Congress have not undertaken to prescribe the evidence or the effect thereof on which the court may proceed to judgment where jurisdiction is granted. That was the ruling in *317Klein’s case, ante. The language of section 159 is broad enough to include any violent opposition to the lawful authority of the Government, applies to aliens as well as citizens, and prescribes a certain general allegation relating as much to occurrences since the close of the Civil War as at any period before that time. In United States v. Gear, 3 How., 131, it was said that all statutes are perpetual unless limited to a particular time or until repealed by an act professing to repeal them, or by the necessary implication contained in a clause or section of another act directly bearing upon the particular matter of the first act. Section 159 seems to have been reenacted as a permanent statute having for its object the desire to prevent rebellion against the Federal authority for all time.

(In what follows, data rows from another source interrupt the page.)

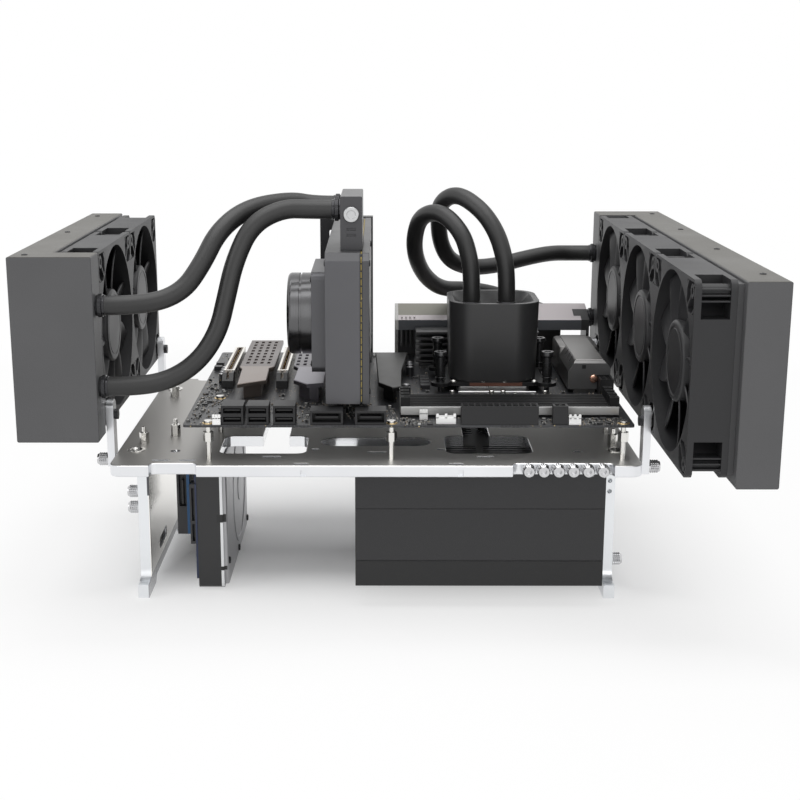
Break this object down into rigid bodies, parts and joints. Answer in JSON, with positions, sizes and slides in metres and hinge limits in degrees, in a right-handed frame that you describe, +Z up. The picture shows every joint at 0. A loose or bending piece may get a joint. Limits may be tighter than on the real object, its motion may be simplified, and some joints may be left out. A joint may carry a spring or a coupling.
{
  "type": "open air test bench",
  "caption": "Open aluminium bench on side legs that carries a liquid-cooled computer: board on top, drives and power supply below, radiators with fans at the sides.",
  "frame": {"origin": "on the surface that it stands on, in the middle of the footprint", "axes": "+Z up, +Y from the front edge of the deck to the rear ports, +X to the right of a viewer at the front"},
  "size_m": [0.48, 0.396, 0.293],
  "materials": {
    "bench_aluminium": "fine satin anodised",
    "bright_hardware": "bright, knurled",
    "black_screws": "black oxide",
    "fan_frame": "matte",
    "fan_rotor": "satin",
    "radiator": "matte powder coat",
    "board_laminate": "satin solder mask",
    "board_screws": "bright",
    "socket_steel": "satin",
    "black_sockets": "matte",
    "card_slots": "matte with bright armour",
    "white_headers": "matte",
    "left_cover": "satin, warm grey",
    "middle_cover": "satin, lilac grey",
    "right_cover": "satin grey",
    "side_heatsink": "satin dark grey",
    "rear_heatsink": "black anodised",
    "port_shroud": "satin, pale lilac",
    "rear_ports": "satin",
    "copper": "polished copper",
    "bracket_steel": "satin",
    "cpu_block": "satin black",
    "gpu_board": "solder mask",
    "gpu_block": "satin dark grey",
    "gpu_pump": "satin black",
    "gpu_backplate": "satin dark grey",
    "gpu_bracket": "black",
    "gpu_terminal": "satin black",
    "hose_fitting": "satin black",
    "hose": "matte",
    "ssd_case": "satin black",
    "hard_drive": "cast and satin",
    "drive_board": "blue solder mask",
    "psu_case": "fine matte powder coat",
    "switch_plastic": "gloss black",
    "inlet_plastic": "matte"
  },
  "bodies": {
    "bench": {"board_screws": "board_screws", "card_slots": "card_slots", "cooler_screws": "black_screws", "cpu_bracket": "bracket_steel", "cpu_cold_plate": "copper", "cpu_hose_left": "hose", "cpu_hose_right": "hose", "cpu_socket": "socket_steel", "cpu_water_block": "cpu_block", "deck_plate": "bench_aluminium", "front_left_post": "bench_aluminium", "front_right_post": "bench_aluminium", "gpu_backplate": "gpu_backplate", "gpu_board": "gpu_board", "gpu_bracket": "gpu_bracket", "gpu_hose_front": "hose", "gpu_hose_rear": "hose", "gpu_pump": "gpu_pump", "gpu_terminal": "gpu_terminal", "gpu_water_block": "gpu_block", "hard_drive": "hard_drive", "hard_drive_board": "drive_board", "hose_fittings": "hose_fitting", "left_board_cover": "left_cover", "left_fan_1_frame": "fan_frame", "left_fan_2_frame": "fan_frame", "left_leg": "bench_aluminium", "left_radiator": "radiator", "memory_slots": "black_sockets", "middle_board_cover": "middle_cover", "motherboard": "board_laminate", "pin_headers": "white_headers", "port_shroud": "port_shroud", "post_screws": "black_screws", "power_sockets": "black_sockets", "psu_case": "psu_case", "psu_inlet": "inlet_plastic", "rear_heatsink": "rear_heatsink", "rear_left_post": "bench_aluminium", "rear_ports": "rear_ports", "rear_right_post": "bench_aluminium", "right_board_cover": "right_cover", "right_fan_1_frame": "fan_frame", "right_fan_2_frame": "fan_frame", "right_fan_3_frame": "fan_frame", "right_leg": "bench_aluminium", "right_radiator": "radiator", "sata_sockets": "black_sockets", "side_heatsink": "side_heatsink", "ssd": "ssd_case", "standoffs": "bright_hardware", "thumb_screws": "bright_hardware", "usb_sockets": "black_sockets"},
    "left_fan_1_rotor_body": {"left_fan_1_rotor": "fan_rotor"},
    "left_fan_2_rotor_body": {"left_fan_2_rotor": "fan_rotor"},
    "right_fan_1_rotor_body": {"right_fan_1_rotor": "fan_rotor"},
    "right_fan_2_rotor_body": {"right_fan_2_rotor": "fan_rotor"},
    "right_fan_3_rotor_body": {"right_fan_3_rotor": "fan_rotor"},
    "psu_fan_rotor_body": {"psu_fan_rotor": "fan_rotor"},
    "psu_rocker_body": {"psu_rocker": "switch_plastic"}
  },
  "joints": [
    {"name": "left_fan_1_spin", "type": "hinge", "parent": "bench", "child": "left_fan_1_rotor_body", "pos_m": [-0.1975, -0.0105, 0.1926], "axis": [1, 0, 0], "continuous": true},
    {"name": "left_fan_2_spin", "type": "hinge", "parent": "bench", "child": "left_fan_2_rotor_body", "pos_m": [-0.1975, 0.1095, 0.1926], "axis": [1, 0, 0], "continuous": true},
    {"name": "right_fan_1_spin", "type": "hinge", "parent": "bench", "child": "right_fan_1_rotor_body", "pos_m": [0.1975, -0.133, 0.1926], "axis": [1, 0, 0], "continuous": true},
    {"name": "right_fan_2_spin", "type": "hinge", "parent": "bench", "child": "right_fan_2_rotor_body", "pos_m": [0.1975, -0.013, 0.1926], "axis": [1, 0, 0], "continuous": true},
    {"name": "right_fan_3_spin", "type": "hinge", "parent": "bench", "child": "right_fan_3_rotor_body", "pos_m": [0.1975, 0.107, 0.1926], "axis": [1, 0, 0], "continuous": true},
    {"name": "psu_fan_spin", "type": "hinge", "parent": "bench", "child": "psu_fan_rotor_body", "pos_m": [0.0745, 0.002, 0.0915], "axis": [0, 0, 1], "continuous": true},
    {"name": "psu_rocker_tilt", "type": "hinge", "parent": "bench", "child": "psu_rocker_body", "pos_m": [0.1605, 0.006, 0.062], "axis": [0, 1, 0], "range_deg": [-8, 8]}
  ]
}
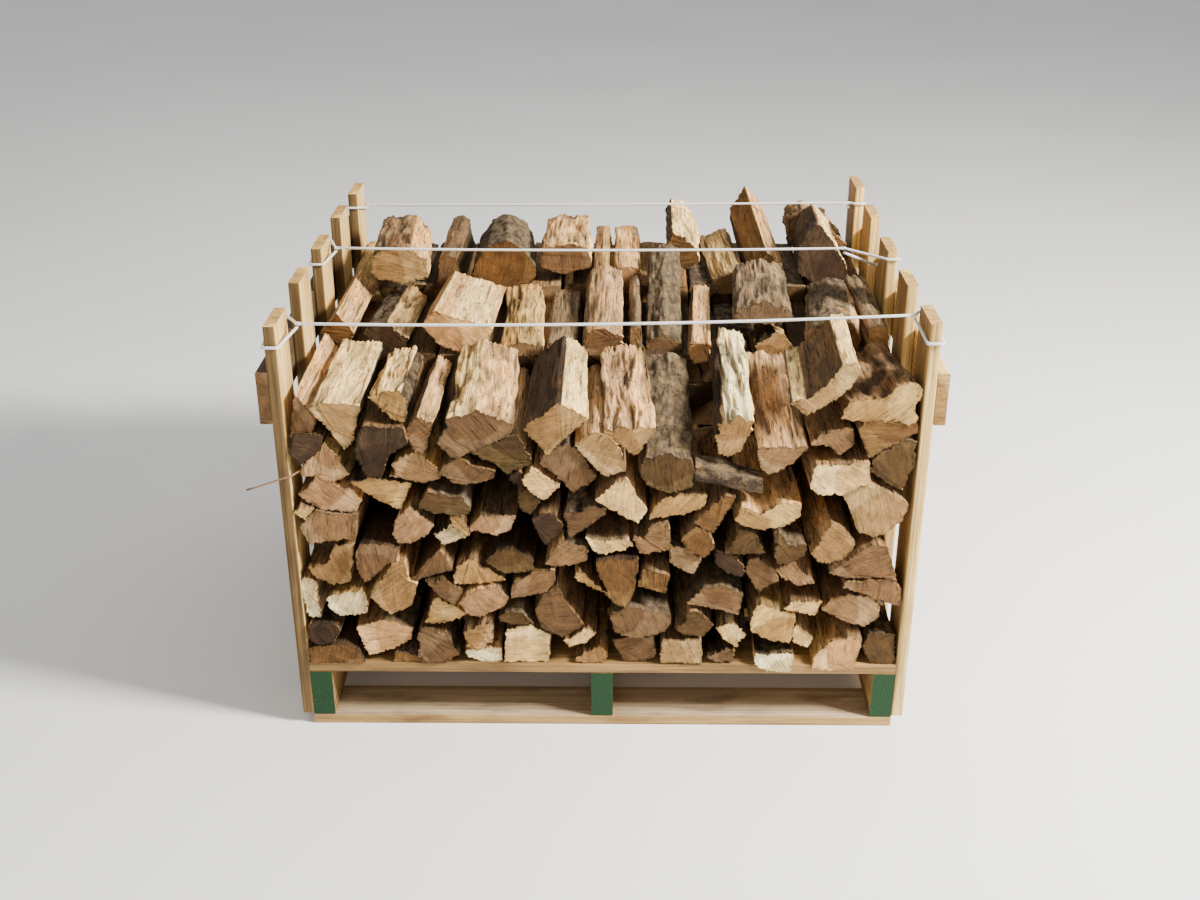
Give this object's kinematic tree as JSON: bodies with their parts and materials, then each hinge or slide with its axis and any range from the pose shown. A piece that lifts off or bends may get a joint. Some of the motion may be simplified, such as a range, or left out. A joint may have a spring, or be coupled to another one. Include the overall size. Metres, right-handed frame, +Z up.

Numbers of ex-Confederates now living would probably decline to take an oath unqualified that they had at all times borne allegiance to the Government of the United States, because there is contained on the face of such a paper as much the statement of a fact as the recital of a legal conclusion resulting from the effect of amnesty. The court leaves this part of the case as it appears in the statement above.

In administering the abandoned or captured property act the Court of Claims may have to deal with cases where claims are made to funds in the Treasury from particular localities by conflicting interests, because the cotton from certain localities was intermingled after capture, the identity lost, and likelihood exists that the fund will prove insufficient to pay all in full. In such cases the court has the power to make the conflicting parties interplead and then to marshal and distribute the assets pro rata among those claimants where the fund is found to be insufficient.

In the delay likely to be created to meritorious suitors there is cause to regret that section 162 does not contain a limitation of time within which all suits must be brought.

Defendants’ motion to dismiss the petition is denied.